You've Got To Be Kidding Me............................
15 of 30 people found this review helpful.
"Premonition" is so terribly done, in all-fashions that I found myself apologizing to my own eyes for forcing them to view this through to end. It may be premature to talk about the "Worst of 2007", but it's a rock-solid bet that, at year's end, this will still be a very strong contender.
It also represents a new low in Sandra Bullock's career. She plays Jim's wife, Linda, who is grieved when a police officer arrives at her doorstep one morning to tell her that her husband has been killed in a car crash. The death leaves her utterly destroyed, but that's nothing compared to how she feels the next morning when she wakes up and Jim is in the house, very much alive.
This back and forth continues for several days, only with variations. One day she confronts Jim's mistress Claire (Amber Valletta), but when Claire arrives at Jim's funeral the next day, Linda swears she's never met her.
On some days, both of her young daughters are perfect; on others, her eldest daughter's face is completely cut up.

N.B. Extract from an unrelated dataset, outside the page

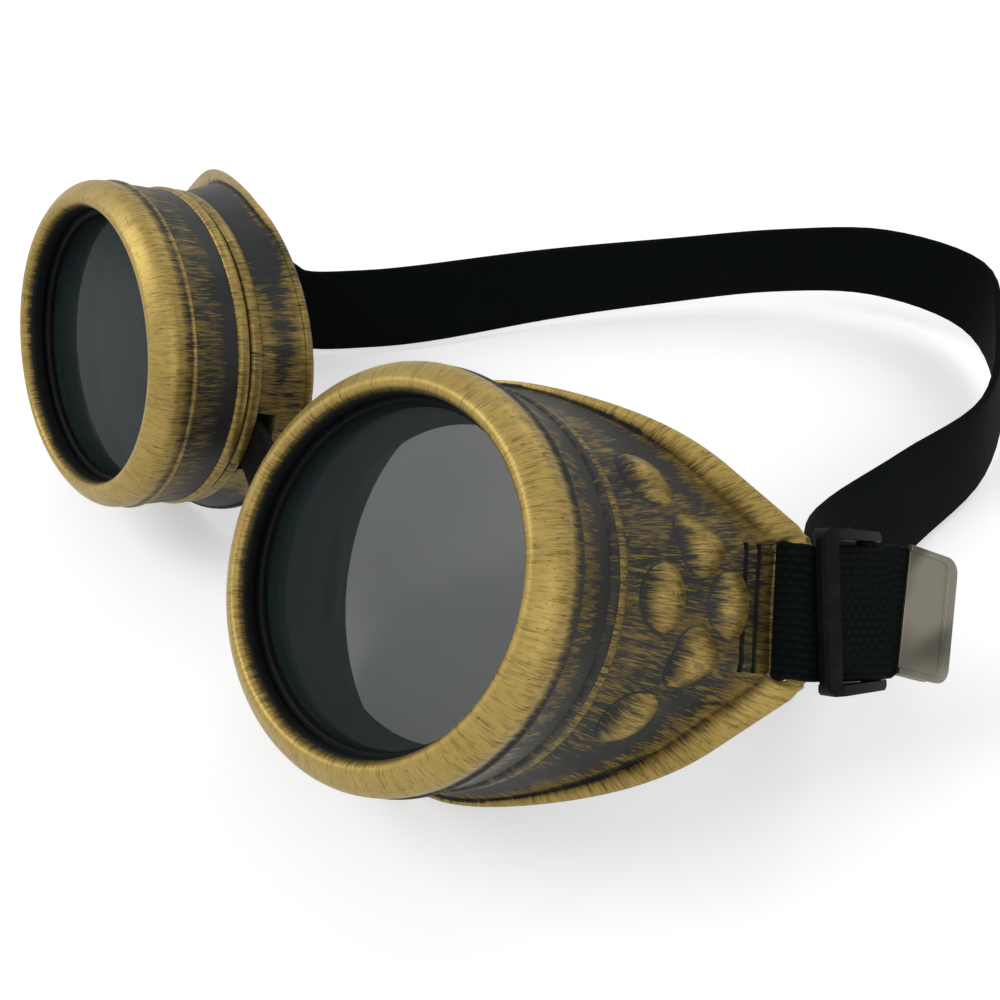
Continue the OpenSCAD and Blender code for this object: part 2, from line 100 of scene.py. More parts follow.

One morning Linda wakes up to find a bottle of lithium in the sink. The next day she visits a psychiatrist, Dr. Roth (Peter Stormare), who prescribes that bottle of lithium.

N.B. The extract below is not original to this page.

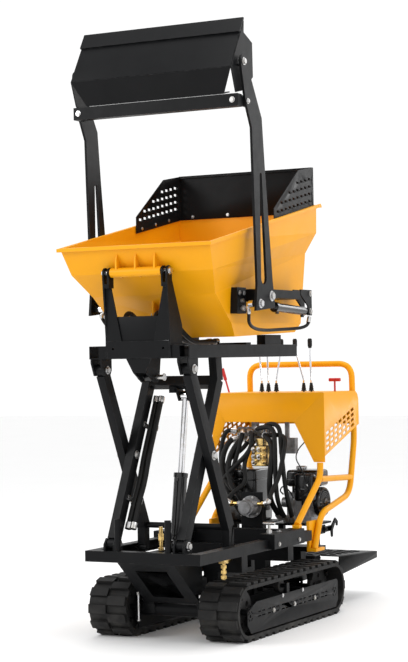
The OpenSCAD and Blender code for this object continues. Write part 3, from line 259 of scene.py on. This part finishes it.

In other words, Linda is not really having a 'Premonition' of something bad that is about to happen, the days of the week are just, literally and seriously, out of order — although only in Linda's world.

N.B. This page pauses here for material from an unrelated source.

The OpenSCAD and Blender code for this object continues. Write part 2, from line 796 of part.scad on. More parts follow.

Eventually, she figures this out, and then she frantically searches for a way to save Jim's life, having foreknowledge of when, where, and how he dies. By then, though, the movie has gone so far off the rails that if the Roadrunner showed up and ran Jim off a cliff, it would be about as credible as anything else in the movie.
Not that "Premonition" is not occasionally entertaining, it's just that when it is, it's because what is happening on screen is so ludicrous that the only option available to the viewer, other than shutting it off, is to laugh. Why have the line be, "I wake up and he's dead. I wake up and he's alive," when it could easily be, "I go to sleep in a T-shirt and I wake up in a nightgown," for it is through wardrobe that director Mennan Yapo handles transitions. He tries to use Klaus Badelt's score to create tension, but since inevitably the payoff is a shot of the bland and very much alive Jim, the music just underscores the silliness of the whole affair.
And the finale finally arrives, it is beyond risible — unless screenwriter Bill Kelly really did want to make a point about why it is such a bad idea to drive while using a cell phone.
"Premonition" plays like a bad student film with production values. One wonders what Bullock and McMahon were thinking when they signed to make a movie out of a script that should have been put through a shredder. Yapo's direction is incompetent, but at least he can fall back on the excuse that he did not have a decent screenplay to work from in the first place. This is the kind of movie that does no one involved any credit. But, then, maybe I'll wake up tomorrow and I won't have actually seen it.